The 130 litre fuel tank should give nearly two full days of motoring.
Galleys are usually compromised in 34 foot boats but Jeanneau have managed to provide a good two burner stove and oven, dual sinks and a 100l ice box in its L-shape. Bench space is short but adequate and there is plenty of big item storage space underneath.
The water tank is 206l and has a digital readout at the nav table.
I have always like the strong large fiddlework on Jeanneaus, an added feeling of safety.
There are also wooden grab rails on both sides of the centreline of the cabin ceiling.
Both cabins and the saloon have LED strip lights for added nighttime mood.

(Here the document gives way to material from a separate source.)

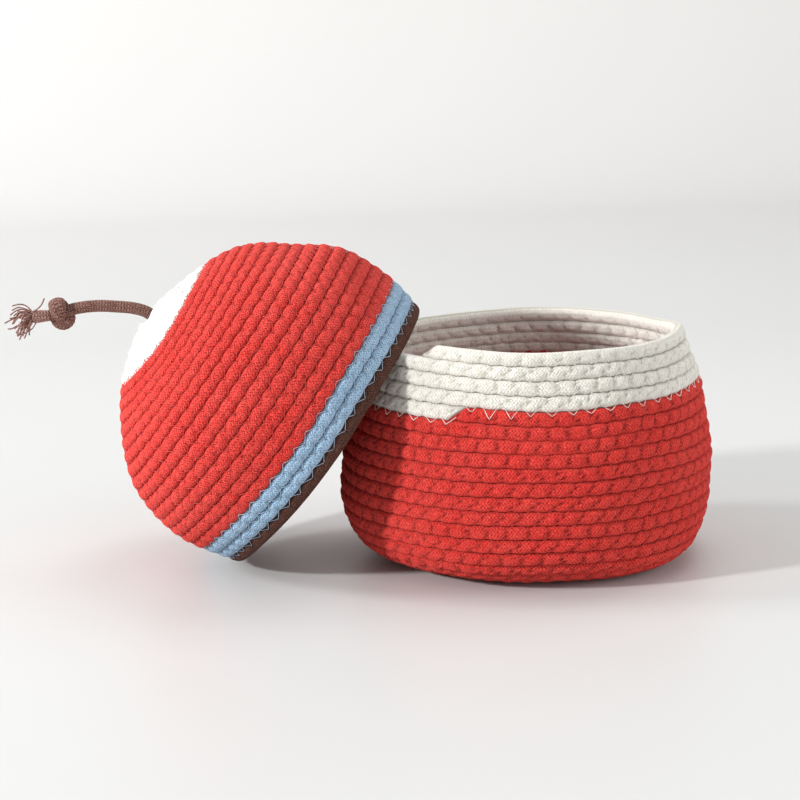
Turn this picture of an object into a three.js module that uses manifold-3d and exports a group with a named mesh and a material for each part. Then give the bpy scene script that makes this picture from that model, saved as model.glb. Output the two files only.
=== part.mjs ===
// Coiled rope storage basket with a loose domed lid, after the photograph.
// Millimetres, +Z up. The origin is the middle of the basket's flat base; the front faces -Y.
// Each rope colour is its own length of rope, wound in one spiral and sewn to the row below it.

import * as THREE from 'three';
import { mergeVertices } from 'three/addons/utils/BufferGeometryUtils.js';
import Module from 'manifold-3d';

const wasm = await Module();
wasm.setup();

// Rope and winding.
const basketRowPitch = 6.95;      // rope row to rope row along the basket's wall
const lidRowPitch = 6.6;          // the lid's rope is drawn a little tighter
const sewingGap = 0.75;           // left between two rows, where the sewing thread runs
const ropeSides = 5;              // a flat side faces out, so the base lies flat on the floor
const stepsPerTurn = 17;
const startBendSteps = 6;
const startStub = 2;              // straight start of the base's rope, past the middle
const buttGap = 0.3;              // between two ropes of different colour, end to end

// Basket outline, at the middle of the rope.
const footRadius = 48;            // the base is flat this far out
const bellyRadius = 92;
const bellyHeight = 48;
const rimRadius = 75.5;
const basketHeight = 114;         // to the middle of the top rope's end
const heelReach = 40.9;           // curve handles: how far the base runs straight out,
const heelRise = 31.7;            // how far the wall runs straight down to the heel,
const bellyRise = 19.8;           // how far the wall runs straight up from the belly,
const rimDraw = 18.4;             // and how long and how far inclined it reaches the rim
const rimFlare = 7.6;
const rimEndAngle = 40;           // where the top rope ends, clockwise from the front
const baseTurns = 8;              // rows of the bottom, wound as one length
const upperWallTurns = 7;         // rows of the wall above the belly
const collarTurns = 4;            // white rows at the rim
const collarLead = 21;            // degrees that the white begins before the rim's end

// Lid outline, at the middle of the rope, in the lid's own frame with its rim at zero.
const lidRimRadius = 77.3;
const lidWideRadius = 83.1;
const lidWideHeight = 29.9;
const lidApexHeight = 108;
const crownReach = 75.2;
const crownDrop = 16.4;
const shoulderRise = 20.4;
const lidWaistDraw = 3.9;
const lidRimFlare = 6;
const lidRimDraw = 17.6;
const lidEndAngle = 240;          // where the brown rope ends, at the lid's back
const brownTurns = 1;
const blueTurns = 2;
const domeTurns = 7;              // red rows above the band
const crownTurns = 8;             // red rows between those and the cap

// Handle: one cord through the lid's middle, knotted outside and inside.
const cordDiameter = 6.2;
const cordSides = 8;
const cordHoleClearance = 0.35;
const knotGap = 0.3;
const knotRingRadius = 5;
const knotRingTilt = 38;
const knotCorePast = 0.2;         // the cord's own line runs this far past the wraps
const stopRingRadius = 4.6;
const tailLength = 10;
const frayLength = 13;
const frayThickness = 1.5;
const frayRoot = 2;               // the strands start this far inside the tail
const cordSteps = 6;
const wrapSteps = 14;
const strandSides = 4;

// The cord's middle line in the lid's frame, from inside the lid to the knot: [x, z].
const cordRoute = [
  [0, 99], [0, 103], [0.2, 107.5], [0.7, 112], [-0.9, 118.6],
  [-3.9, 125.2], [-7.6, 131.6], [-11.8, 137.3], [-16.4, 142.3],
];

// Where the lid lies: taken off, its rim on the floor, leaned against the basket.
const lidLean = 35.5;             // tilt of the lid's axis above the floor
const lidAway = 103;              // middle of the lid's rim, to the basket's left
const floorClearance = 0.4;
const lidSeatGap = 0.6;           // between the rims when the lid is on

const sameVertex = 1e-4;          // corners this close are one, before solids are joined

const flatDrop = Math.cos(Math.PI / ropeSides);
const sideReach = Math.sin(2 * Math.PI / ropeSides);
const basketRopeRadius = (basketRowPitch - sewingGap) / (2 * sideReach);
const lidRopeRadius = (lidRowPitch - sewingGap) / (2 * sideReach);
const stepAngle = 360 / stepsPerTurn;
const baseLevel = basketRopeRadius * flatDrop;
const cordRadius = cordDiameter / 2;

// The chords of a turn lie as far inside its circle as its corners lie outside.
const cornerSpread = 2 / (1 + Math.cos(Math.PI / stepsPerTurn));

const rad = THREE.MathUtils.degToRad;

function basketOutline() {
  const line = new THREE.CurvePath();
  const foot = new THREE.Vector2(footRadius, baseLevel);
  const belly = new THREE.Vector2(bellyRadius, bellyHeight);
  const rim = new THREE.Vector2(rimRadius, basketHeight);
  line.add(new THREE.LineCurve(new THREE.Vector2(0, baseLevel), foot));
  line.add(new THREE.CubicBezierCurve(
    foot,
    new THREE.Vector2(footRadius + heelReach, baseLevel),
    new THREE.Vector2(bellyRadius, bellyHeight - heelRise),
    belly,
  ));
  line.add(new THREE.CubicBezierCurve(
    belly,
    new THREE.Vector2(bellyRadius, bellyHeight + bellyRise),
    new THREE.Vector2(rimRadius + rimFlare, basketHeight - rimDraw),
    rim,
  ));
  return line;
}

function lidOutline() {
  const line = new THREE.CurvePath();
  const wide = new THREE.Vector2(lidWideRadius, lidWideHeight);
  line.add(new THREE.CubicBezierCurve(
    new THREE.Vector2(0, lidApexHeight),
    new THREE.Vector2(crownReach, lidApexHeight - crownDrop),
    new THREE.Vector2(lidWideRadius, lidWideHeight + shoulderRise),
    wide,
  ));
  line.add(new THREE.CubicBezierCurve(
    wide,
    new THREE.Vector2(lidWideRadius, lidWideHeight - lidWaistDraw),
    new THREE.Vector2(lidRimRadius + lidRimFlare, lidRimDraw),
    new THREE.Vector2(lidRimRadius, 0),
  ));
  return line;
}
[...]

The navigation station is to port forward of the head. You sit on the saloon bench and face aft. This too is quite simple and does not have space to store proper paper charts but the table is deep enough for electronic devices. The table can be dropped down against the hull to make the saloon bench another single berth in a pinch.
The compression post for the desk-stepped mast runs about halfway through the saloon table. The forward bulkhead to the forecabin is well forward of this. It has double doors so it can be accessed by walking down either side of the table.
Both this bulkhead and the mast post are enclosed in two ring frames to take the loads and stop torquing forces. This stress framing method helps to keep the deck and hull construction light.
Seven keel bolts, each with separate washer, connects the keel to the hull.
The rudders are set in stainless steel stocks and the hull glands are above the waterline.
Take the bait
Given all its capabilities mentioned here this is still only a ten metre boat.
You could easily fit gen sets, watermakers, solar panels and all the other trappings of an ocean cruiser to this and take it offshore. But it is better suited to sticking to coastal hopping.
Guaranteed it will be a fast, fun but easy, cruise.